* Begin *
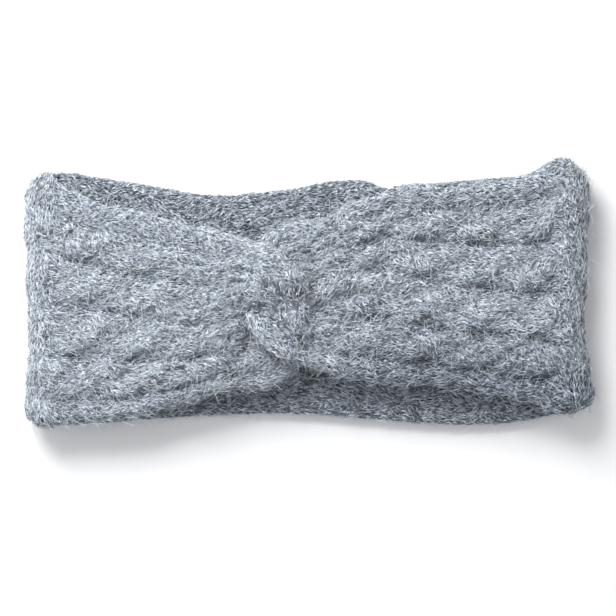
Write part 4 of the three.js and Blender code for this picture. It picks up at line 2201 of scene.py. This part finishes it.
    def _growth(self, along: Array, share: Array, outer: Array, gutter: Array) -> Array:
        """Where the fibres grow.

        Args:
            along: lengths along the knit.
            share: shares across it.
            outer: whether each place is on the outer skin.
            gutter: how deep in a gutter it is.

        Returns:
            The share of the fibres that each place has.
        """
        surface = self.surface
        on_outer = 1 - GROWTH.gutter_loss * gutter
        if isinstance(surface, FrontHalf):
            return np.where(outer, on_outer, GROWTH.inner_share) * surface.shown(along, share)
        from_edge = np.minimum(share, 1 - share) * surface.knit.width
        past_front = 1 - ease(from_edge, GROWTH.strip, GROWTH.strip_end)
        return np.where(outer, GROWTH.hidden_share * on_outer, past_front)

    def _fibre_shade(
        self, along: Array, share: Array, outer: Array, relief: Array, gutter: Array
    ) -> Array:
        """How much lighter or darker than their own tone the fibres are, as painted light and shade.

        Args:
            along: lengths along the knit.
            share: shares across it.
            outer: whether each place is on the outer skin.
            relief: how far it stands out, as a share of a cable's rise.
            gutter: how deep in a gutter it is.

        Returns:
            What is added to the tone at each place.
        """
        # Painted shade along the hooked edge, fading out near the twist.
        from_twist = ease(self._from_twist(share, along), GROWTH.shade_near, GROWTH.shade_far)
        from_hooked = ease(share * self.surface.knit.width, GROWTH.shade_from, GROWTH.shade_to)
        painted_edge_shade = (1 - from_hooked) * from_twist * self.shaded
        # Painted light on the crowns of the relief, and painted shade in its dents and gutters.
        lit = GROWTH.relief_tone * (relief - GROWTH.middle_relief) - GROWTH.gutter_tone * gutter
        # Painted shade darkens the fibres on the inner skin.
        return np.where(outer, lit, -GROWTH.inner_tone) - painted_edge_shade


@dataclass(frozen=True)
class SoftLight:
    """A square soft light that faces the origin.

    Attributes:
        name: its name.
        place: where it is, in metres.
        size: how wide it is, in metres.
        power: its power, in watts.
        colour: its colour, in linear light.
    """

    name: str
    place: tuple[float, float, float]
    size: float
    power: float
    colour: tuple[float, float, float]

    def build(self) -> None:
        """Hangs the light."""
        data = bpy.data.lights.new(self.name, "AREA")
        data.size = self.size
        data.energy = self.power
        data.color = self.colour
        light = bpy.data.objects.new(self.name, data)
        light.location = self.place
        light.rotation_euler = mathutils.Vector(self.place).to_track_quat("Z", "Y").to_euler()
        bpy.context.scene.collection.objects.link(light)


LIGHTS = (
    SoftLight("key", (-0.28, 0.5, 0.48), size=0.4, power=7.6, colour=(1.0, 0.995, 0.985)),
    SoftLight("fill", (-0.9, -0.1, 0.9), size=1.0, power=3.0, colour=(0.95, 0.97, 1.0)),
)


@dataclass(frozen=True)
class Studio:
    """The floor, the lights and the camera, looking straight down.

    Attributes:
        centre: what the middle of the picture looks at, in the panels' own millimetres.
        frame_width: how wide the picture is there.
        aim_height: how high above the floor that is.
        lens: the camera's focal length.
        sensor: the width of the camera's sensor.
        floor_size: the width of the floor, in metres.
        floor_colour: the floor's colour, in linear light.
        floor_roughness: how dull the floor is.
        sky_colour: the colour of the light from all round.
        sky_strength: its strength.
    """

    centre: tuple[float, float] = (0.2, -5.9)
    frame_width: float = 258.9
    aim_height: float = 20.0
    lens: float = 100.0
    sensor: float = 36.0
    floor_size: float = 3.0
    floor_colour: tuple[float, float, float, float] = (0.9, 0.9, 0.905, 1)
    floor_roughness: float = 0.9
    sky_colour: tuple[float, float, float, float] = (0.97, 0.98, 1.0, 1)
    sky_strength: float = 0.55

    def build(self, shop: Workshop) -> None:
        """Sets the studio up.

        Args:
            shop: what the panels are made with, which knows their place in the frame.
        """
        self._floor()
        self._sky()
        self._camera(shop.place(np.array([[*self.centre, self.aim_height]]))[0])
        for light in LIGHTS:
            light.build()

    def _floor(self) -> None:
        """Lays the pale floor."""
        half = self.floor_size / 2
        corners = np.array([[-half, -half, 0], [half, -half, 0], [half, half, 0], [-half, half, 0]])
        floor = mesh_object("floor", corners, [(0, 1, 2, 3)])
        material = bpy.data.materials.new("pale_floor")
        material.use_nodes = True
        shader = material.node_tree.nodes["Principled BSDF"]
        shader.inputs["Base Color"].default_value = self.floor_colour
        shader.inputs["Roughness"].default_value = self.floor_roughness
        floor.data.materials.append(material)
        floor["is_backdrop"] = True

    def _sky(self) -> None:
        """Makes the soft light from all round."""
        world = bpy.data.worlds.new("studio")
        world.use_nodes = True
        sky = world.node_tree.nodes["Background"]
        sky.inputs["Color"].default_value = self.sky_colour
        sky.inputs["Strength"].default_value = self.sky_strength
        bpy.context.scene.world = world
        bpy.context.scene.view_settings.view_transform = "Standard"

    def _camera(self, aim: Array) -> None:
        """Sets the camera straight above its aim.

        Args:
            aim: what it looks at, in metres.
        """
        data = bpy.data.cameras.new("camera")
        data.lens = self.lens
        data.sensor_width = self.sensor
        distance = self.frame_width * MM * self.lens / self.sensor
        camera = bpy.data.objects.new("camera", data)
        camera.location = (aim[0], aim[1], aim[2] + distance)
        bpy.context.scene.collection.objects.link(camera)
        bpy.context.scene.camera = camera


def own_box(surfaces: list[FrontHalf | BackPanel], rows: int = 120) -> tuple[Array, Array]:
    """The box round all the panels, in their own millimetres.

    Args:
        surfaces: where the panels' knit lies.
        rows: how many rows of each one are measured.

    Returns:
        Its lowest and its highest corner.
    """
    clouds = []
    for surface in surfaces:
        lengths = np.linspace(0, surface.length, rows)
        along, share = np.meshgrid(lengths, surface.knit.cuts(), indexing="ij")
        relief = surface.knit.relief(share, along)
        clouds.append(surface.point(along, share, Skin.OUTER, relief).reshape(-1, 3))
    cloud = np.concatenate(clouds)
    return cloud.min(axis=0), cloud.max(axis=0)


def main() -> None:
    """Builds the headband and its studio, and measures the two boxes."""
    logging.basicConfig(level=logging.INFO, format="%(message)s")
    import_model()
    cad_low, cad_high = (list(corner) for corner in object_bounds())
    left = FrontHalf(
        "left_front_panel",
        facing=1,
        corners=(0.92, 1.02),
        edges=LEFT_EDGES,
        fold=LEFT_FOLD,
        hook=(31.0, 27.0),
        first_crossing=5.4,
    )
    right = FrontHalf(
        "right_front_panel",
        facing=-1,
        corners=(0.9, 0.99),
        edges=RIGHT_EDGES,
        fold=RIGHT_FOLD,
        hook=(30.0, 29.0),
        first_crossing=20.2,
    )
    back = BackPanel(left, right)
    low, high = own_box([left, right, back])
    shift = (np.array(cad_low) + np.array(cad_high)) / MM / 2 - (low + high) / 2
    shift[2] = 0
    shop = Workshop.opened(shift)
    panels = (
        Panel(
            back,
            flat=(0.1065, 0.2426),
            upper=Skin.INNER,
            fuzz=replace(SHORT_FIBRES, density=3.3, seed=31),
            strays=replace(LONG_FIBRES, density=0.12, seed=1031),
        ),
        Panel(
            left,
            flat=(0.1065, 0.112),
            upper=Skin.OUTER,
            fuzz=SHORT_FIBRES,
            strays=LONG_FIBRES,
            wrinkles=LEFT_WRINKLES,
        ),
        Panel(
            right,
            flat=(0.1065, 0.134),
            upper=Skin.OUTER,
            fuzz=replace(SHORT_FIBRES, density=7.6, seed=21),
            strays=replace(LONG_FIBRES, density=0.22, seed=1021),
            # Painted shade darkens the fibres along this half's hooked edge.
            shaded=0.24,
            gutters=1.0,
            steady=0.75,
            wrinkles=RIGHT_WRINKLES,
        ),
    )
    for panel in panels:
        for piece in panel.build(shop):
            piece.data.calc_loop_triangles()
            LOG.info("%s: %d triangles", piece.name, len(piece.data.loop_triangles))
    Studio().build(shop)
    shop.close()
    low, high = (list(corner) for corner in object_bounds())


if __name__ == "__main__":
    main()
* End *
» **PROBLEM**:
Lines from the beginning of the data above through the line containing "the fibres grow." are to be returned exactly, and no others.

» **RESULT OF THE TASK**:
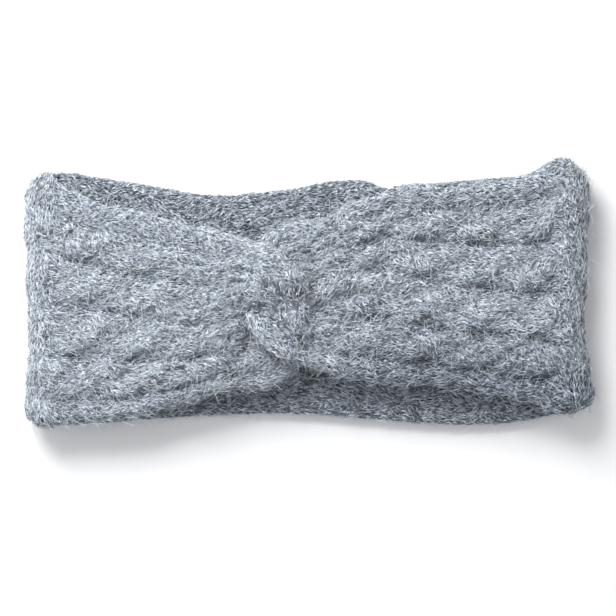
Write part 4 of the three.js and Blender code for this picture. It picks up at line 2201 of scene.py. This part finishes it.
    def _growth(self, along: Array, share: Array, outer: Array, gutter: Array) -> Array:
        """Where the fibres grow.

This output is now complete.